Common Variations and Edge Cases
Tighter access governance often increases operational overhead, requiring organisations to balance rapid case handling against stronger approval and review discipline. That tradeoff becomes sharper in public sector, healthcare, and cross-border response environments where multiple parties may touch the same record set. There is no universal standard for this yet when AI-assisted triage, delegated review, or federated data sharing is added to the platform.
One common edge case is a platform run by one organisation but populated by data from several authorities. In that model, accountability must be split between the platform operator and the upstream data owners, with contracts and operating procedures defining who can authorise access, deletion, retention changes, and disclosure. Another edge case is outsourced administration. If a managed service provider can administer accounts or export records, the operating organisation still remains accountable, but the provider’s privileged access must be governed as a high-risk dependency.

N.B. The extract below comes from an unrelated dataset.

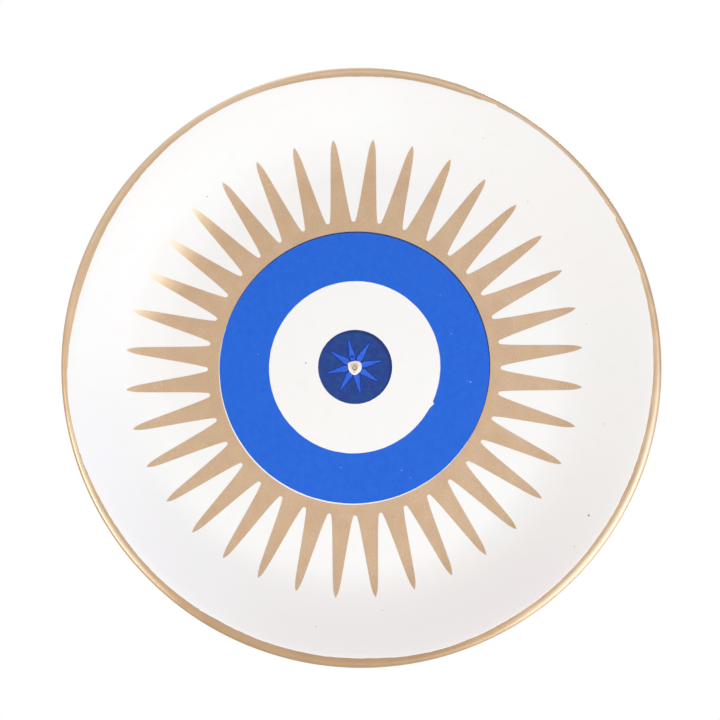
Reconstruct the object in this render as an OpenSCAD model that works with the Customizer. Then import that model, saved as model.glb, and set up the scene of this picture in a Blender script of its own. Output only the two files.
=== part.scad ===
// Evil eye wall plate. A shallow dish is pressed from steel sheet, its edge is rolled over a wire,
// and the hollow side is enamelled white and printed with a sunburst round an eye. One blind
// rivet through the pupil holds a hanger strap on the back, and a D-shaped ring swings in the
// strap's knuckle. Four rubber pads keep the back off the wall.
//
// The hollow side faces -Y and +Z is up. The origin is the middle of the plate's overall box.
// Every module draws its piece as seen from the front: x to the right, y up, z to the viewer.

/* [Dish] */
// Overall diameter, over the rolled rim
plate_d = 300; // [290:5:330]
// Diameter of the flat middle
flat_d = 190; // [186:2:200]
// Inside radius of the curve between the flat middle and the slope
corner_r = 90; // [70:5:90]
// Rise of the outer part for every 24 mm across
slope_rise = 7; // [5:1:8]
// Thickness of the steel sheet
sheet_t = 0.8; // [0.6:0.1:1]
// Outside diameter of the rolled rim
roll_d = 4; // [3.6:0.2:5]
// How far the white coat stops short of the plate's edge
bare_rim_w = 4.2; // [3.6:0.1:8]

/* [Enamel] */
// Thickness of the white coat
coat_t = 0.4; // [0.3:0.1:0.6]
// Thickness of each printed colour
print_t = 0.2; // [0.1:0.05:0.3]
// How far the prints and the rivet sit to the left of the plate's middle
eye_left = 3.3; // [0:0.1:5]
// How far the gold print is out of register with the eye
misregister = 0.5; // [0:0.1:1.2]
// Direction of that error, in degrees from the right
misregister_angle = 240; // [0:5:355]

/* [Eye] */
// Diameter of the blue ring, and of the hole in the sunburst
iris_d = 136; // [130:1:140]
// Diameter of the white of the eye
white_d = 86; // [70:1:100]
// Diameter of the pupil
pupil_d = 37; // [32:1:44]
// Number of points on the star
star_points = 8; // [5:1:10]
// Radius to the star's tips
star_r = 13.75; // [12:0.25:15]
// Radius to the notches between its points
star_notch_r = 5.75; // [5:0.25:7]
// Width of each of its cut-off tips
star_tip_w = 0.8; // [0.4:0.1:1.2]
// Direction of its first point, in degrees from the right
star_turn = 12.3; // [0:0.1:45]

/* [Sunburst] */
// Number of rays
ray_count = 36; // [24:1:40]
// Radius to the rays' tips
ray_tip_r = 115; // [105:1:118]
// Radius to the valleys between them
ray_valley_r = 73.5; // [72:0.5:76]
// Direction of the first ray, in degrees from the right
ray_turn = 5.3; // [0:0.1:10]

/* [Hanger] */
// Diameter of the rivet's shank
rivet_d = 3.2; // [3:0.1:4]
// Diameter of the rivet's flange
flange_d = 6.4; // [6:0.1:8]
// Width of the hanger strap
strap_w = 14; // [12:1:18]
// Thickness of the hanger strap
strap_t = 1.2; // [1:0.1:1.5]
// Height of the ring's axis above the rivet
knuckle_h = 66; // [50:1:70]
// Diameter of the ring's wire
ring_wire_d = 2.4; // [2:0.1:2.8]
// Width of the ring over the middle of its wire
ring_w = 26; // [24:1:30]
// Straight length of the ring's arms
ring_arm = 4; // [2:0.5:8]
// Diameter of a bumper pad where it sticks to the plate
pad_d = 16; // [12:1:20]
// Height of a bumper pad
pad_h = 8; // [7.8:0.1:10]

/* [Hidden] */
$fn = 96;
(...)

Identity governance also changes when non-human identities are involved. API accounts, automation scripts, and integration tokens may not be “users,” but they still require ownership, review cadence, and revocation paths. Where AI copilots or automated case assistants are connected, the organisation should define whether the system can only recommend actions or can actually execute them. That distinction matters because accountability for a recommendation is not the same as accountability for a disclosure. Best practice is evolving, but the operational rule remains simple: every path that can reveal sensitive records needs a named owner and a reviewable control.
Standards & Framework Alignment
This section maps relevant standards and security frameworks to the operational risks and controls described in this guidance.
OWASP Non-Human Identity Top 10 address the attack surface, NIST CSF 2.0, NIST SP 800-63 and NIST AI RMF set the technical controls, and DORA define the regulatory obligations.
| Framework | Control / Reference | Relevance |
|---|---|---|
| NIST CSF 2.0 | GV.OV-01 | Governance needs clear oversight for sensitive-record handling and breach accountability. |
| NIST SP 800-63 | Identity assurance and lifecycle governance underpin who can access tracing records. | |
| NIST AI RMF | GOVERN | If AI assists tracing or disclosure, governance must define responsibility and oversight. |
| OWASP Non-Human Identity Top 10 | API keys and service accounts in tracing platforms are non-human identities needing ownership. | |
| DORA | Operational resilience and third-party accountability matter when platforms handle sensitive records. |
Use identity proofing and account lifecycle controls to ensure only authorised identities reach the platform.